THE EXERCISE:
Pick out the lines below with "this" and list them.

SUPPLIED ENTRIES:
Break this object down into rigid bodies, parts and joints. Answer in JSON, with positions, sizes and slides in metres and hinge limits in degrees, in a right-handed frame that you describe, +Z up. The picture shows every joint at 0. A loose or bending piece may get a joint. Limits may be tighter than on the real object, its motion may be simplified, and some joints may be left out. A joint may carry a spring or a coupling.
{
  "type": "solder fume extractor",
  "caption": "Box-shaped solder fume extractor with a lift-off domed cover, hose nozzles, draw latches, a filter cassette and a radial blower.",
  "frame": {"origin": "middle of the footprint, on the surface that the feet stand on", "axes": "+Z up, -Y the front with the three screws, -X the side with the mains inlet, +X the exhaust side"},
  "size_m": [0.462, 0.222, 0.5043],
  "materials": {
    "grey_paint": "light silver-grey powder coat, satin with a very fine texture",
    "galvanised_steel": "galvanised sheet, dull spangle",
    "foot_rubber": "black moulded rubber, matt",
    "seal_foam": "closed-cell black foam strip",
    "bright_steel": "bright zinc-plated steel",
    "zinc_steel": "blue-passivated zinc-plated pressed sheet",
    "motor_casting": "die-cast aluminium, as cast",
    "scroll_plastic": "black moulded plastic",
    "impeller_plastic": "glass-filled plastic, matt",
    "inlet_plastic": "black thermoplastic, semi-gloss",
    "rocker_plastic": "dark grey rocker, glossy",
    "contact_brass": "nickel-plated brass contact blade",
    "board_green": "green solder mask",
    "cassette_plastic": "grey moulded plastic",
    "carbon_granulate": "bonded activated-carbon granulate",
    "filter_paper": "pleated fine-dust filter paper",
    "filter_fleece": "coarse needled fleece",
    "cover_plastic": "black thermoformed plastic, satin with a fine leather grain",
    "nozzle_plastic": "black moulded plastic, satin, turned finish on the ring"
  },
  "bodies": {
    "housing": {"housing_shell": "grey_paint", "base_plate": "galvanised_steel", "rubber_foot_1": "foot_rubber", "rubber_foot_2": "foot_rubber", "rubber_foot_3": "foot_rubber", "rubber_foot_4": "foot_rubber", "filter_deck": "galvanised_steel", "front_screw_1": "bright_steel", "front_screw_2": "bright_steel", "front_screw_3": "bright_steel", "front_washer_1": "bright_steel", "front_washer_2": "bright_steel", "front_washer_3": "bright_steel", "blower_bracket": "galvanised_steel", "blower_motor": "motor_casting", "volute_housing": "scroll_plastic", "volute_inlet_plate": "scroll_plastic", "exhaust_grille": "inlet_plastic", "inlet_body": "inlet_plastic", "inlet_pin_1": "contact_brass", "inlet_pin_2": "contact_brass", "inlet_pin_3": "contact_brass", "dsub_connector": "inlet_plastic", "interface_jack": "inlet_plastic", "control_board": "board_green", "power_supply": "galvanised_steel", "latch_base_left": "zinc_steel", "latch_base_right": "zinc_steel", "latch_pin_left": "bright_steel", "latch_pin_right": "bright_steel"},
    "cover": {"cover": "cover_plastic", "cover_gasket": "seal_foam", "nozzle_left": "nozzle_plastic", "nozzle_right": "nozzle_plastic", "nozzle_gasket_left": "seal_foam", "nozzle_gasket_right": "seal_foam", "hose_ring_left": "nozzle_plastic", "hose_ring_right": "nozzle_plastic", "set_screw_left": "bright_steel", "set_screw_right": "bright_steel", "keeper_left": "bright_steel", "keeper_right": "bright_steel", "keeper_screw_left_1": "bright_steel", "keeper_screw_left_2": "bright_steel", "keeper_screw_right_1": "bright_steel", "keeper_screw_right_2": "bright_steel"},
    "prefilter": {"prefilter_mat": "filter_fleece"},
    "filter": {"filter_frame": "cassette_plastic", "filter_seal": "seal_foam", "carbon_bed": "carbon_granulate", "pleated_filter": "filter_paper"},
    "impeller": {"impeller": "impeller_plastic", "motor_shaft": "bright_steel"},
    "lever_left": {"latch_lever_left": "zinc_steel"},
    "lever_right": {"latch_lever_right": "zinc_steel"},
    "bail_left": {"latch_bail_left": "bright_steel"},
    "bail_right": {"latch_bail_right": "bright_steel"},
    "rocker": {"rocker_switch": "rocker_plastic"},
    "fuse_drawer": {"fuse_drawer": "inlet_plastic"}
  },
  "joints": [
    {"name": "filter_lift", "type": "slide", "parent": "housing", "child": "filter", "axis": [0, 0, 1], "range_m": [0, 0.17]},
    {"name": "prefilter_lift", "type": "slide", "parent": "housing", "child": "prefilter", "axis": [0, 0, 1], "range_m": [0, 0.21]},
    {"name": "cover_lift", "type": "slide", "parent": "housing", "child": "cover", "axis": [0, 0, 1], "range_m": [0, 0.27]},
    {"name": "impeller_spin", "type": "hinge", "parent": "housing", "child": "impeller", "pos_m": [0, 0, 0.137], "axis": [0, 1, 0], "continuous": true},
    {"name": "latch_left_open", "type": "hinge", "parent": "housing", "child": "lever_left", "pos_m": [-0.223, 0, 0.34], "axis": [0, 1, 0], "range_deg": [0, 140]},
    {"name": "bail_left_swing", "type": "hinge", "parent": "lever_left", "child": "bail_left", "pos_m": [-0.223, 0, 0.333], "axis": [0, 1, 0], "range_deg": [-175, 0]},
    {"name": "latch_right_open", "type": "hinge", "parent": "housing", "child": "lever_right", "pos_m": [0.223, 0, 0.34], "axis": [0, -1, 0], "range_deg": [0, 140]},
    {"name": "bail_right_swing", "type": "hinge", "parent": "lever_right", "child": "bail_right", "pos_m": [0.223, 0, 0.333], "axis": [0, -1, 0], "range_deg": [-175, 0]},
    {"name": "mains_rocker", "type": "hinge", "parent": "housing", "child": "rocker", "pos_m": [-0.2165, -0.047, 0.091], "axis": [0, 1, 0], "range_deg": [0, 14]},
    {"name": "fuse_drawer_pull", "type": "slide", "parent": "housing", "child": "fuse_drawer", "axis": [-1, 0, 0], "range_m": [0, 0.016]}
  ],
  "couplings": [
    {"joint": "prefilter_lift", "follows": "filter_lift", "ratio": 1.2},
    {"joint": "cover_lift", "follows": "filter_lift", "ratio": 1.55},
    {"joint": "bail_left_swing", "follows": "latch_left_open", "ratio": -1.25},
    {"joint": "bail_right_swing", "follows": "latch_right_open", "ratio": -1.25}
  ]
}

...

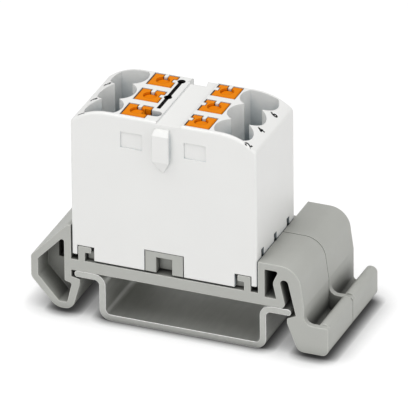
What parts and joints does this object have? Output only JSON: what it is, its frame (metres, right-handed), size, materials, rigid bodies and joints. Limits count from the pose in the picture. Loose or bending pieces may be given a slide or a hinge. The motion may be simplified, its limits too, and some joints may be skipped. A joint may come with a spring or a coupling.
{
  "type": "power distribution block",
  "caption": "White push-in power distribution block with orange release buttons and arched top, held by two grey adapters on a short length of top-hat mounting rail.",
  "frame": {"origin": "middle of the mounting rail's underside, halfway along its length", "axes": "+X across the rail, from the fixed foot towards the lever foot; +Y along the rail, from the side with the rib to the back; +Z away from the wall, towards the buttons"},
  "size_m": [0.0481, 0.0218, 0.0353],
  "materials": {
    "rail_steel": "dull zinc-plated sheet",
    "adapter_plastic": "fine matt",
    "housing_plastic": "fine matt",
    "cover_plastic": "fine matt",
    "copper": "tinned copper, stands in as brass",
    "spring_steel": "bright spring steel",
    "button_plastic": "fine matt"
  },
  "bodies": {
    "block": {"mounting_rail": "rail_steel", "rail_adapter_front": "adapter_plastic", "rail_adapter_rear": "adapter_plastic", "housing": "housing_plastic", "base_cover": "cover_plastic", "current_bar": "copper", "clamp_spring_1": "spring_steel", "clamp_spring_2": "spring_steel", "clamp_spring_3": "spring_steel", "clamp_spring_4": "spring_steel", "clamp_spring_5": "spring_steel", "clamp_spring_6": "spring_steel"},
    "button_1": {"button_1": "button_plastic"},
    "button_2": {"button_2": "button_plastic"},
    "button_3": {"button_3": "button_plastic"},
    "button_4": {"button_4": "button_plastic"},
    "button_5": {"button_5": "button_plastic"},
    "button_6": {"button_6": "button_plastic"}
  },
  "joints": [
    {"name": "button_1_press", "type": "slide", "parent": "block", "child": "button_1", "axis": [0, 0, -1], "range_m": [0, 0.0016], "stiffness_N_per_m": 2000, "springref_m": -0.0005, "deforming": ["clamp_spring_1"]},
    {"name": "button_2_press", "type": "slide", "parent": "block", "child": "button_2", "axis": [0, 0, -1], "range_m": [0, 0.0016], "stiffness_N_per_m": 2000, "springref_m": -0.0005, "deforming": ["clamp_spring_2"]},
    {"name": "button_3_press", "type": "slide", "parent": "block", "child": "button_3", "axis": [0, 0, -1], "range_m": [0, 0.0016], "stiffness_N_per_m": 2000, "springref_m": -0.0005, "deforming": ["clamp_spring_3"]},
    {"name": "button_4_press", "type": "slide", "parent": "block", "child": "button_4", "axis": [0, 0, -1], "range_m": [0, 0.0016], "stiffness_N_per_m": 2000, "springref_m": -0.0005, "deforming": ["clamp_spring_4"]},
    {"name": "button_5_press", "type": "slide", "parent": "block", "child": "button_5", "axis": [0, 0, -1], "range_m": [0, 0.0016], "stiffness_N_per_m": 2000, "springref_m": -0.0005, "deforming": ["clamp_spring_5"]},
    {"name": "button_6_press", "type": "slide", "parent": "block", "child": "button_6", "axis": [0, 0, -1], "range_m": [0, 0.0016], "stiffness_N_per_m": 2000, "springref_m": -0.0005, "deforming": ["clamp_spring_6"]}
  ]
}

ANSWER TO THE TASK:
Break this object down into rigid bodies, parts and joints. Answer in JSON, with positions, sizes and slides in metres and hinge limits in degrees, in a right-handed frame that you describe, +Z up. The picture shows every joint at 0. A loose or bending piece may get a joint. Limits may be tighter than on the real object, its motion may be simplified, and some joints may be left out. A joint may carry a spring or a coupling.
What parts and joints does this object have? Output only JSON: what it is, its frame (metres, right-handed), size, materials, rigid bodies and joints. Limits count from the pose in the picture. Loose or bending pieces may be given a slide or a hinge. The motion may be simplified, its limits too, and some joints may be skipped. A joint may come with a spring or a coupling.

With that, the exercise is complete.